Teriyaki Salmon Bowls - Seriously the most flavorful bowl of food you’ll eat all month! The salmon gets grilled, the sauce is 3 ingredients, and the combo of rice, edamame, avocado, and saucy salmon is impossible to beat! TheGarlicDiaries.com

5 from 1 reviews

These delicious salmon bowls are loaded with yummy flavors and textures, easy to make, and the perfect, fresh dinner for spring and summer!

Ingredients

Scale
  • 3 salmon fillets (skin on is easier for the grill)
  • 1/3 cup soy sauce
  • 1/3 cup brown sugar
  • 1 clove garlic, minced
  • 1/2 teaspoon fresh ginger, finely minced
  • 3 cups jasmine rice
  • 1 can coconut milk
  • 2 avocados, halved, seeds removed, sliced
  • 11 1/2 cups frozen, shelled edamame (thawed in the microwave)
  • Optional but recommended extra toppings: cilantro, green onions, sesame seeds

Instructions

For the Teriyaki Salmon:

  1. Preheat your grill over medium high – high heat and let it heat up while you get your salmon ready and start your sauce.
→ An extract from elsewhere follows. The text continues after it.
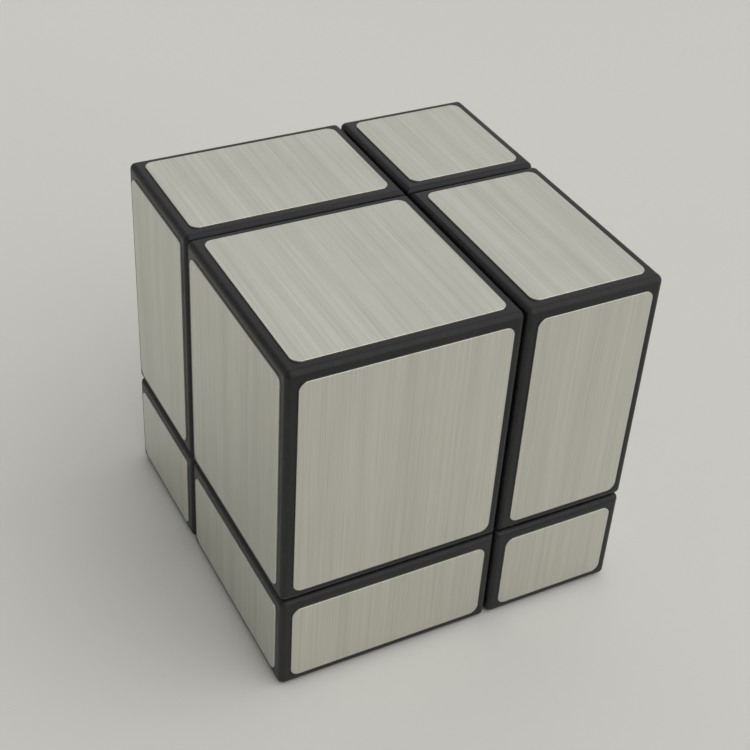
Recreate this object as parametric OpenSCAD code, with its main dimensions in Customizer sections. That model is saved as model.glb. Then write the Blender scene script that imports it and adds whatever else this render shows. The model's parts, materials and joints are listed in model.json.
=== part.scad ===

Season your salmon with salt and pepper
  2. In a large skillet over medium high heat, add your soy sauce, brown sugar, garlic, and ginger and bring to a simmer. Simmer/boil for about 5-7 minutes, stirring often, until thickened. You should be able to run your spoon through the middle of the sauce, and the path the spoon creates shouldn’t immediately close (that’s my thickness test trick!)
  3. Meanwhile, grill your salmon. Wait until the grill is 450-500 degrees, brush the salmon with avocado oil, and grill skin side down with the lid closed for 6 minutes. Oil the side facing up, flip, and cook for 1 more minute. Remove from the grill and rest.
  4. When you’re ready to assemble the bowls, flake the salmon and add to your sauce (if your sauce has cooled and thickened too much, place over the heat for just a minute and it’ll loosen up again). Toss to combine the salmon and sauce, and season to taste with salt and pepper

For the rice:

  1. Combine your rice* with 3 cups of water in the Instant Pot. Season liberally with salt and stir to combine. Cook on high pressure for 5 minutes with a 10 minute natural release. Quick release the rest of the pressure, remove the lid, fluff with a fork, and stir in your whole can of coconut milk. Season to taste with salt.

For the assembly:

  1. Start with a bed of rice and top with salmon, avocado, edamame, cilantro, sliced green onions, and sesame seeds. If there is teriyaki sauce pooling a bit in the pan, spoon it over your bowls!

Notes

*This rice recipe will leave you with leftovers. You won’t end up using it all, but I like making this amount because it’s the right proportion for a can of coconut milk as the mix-in at the end. I love having leftovers of this (because YUM), but if you want to ditch the coconut element of the rice, you can make 2 cups of dry rice instead (add 2 cups of water instead of 3), and it’ll make less.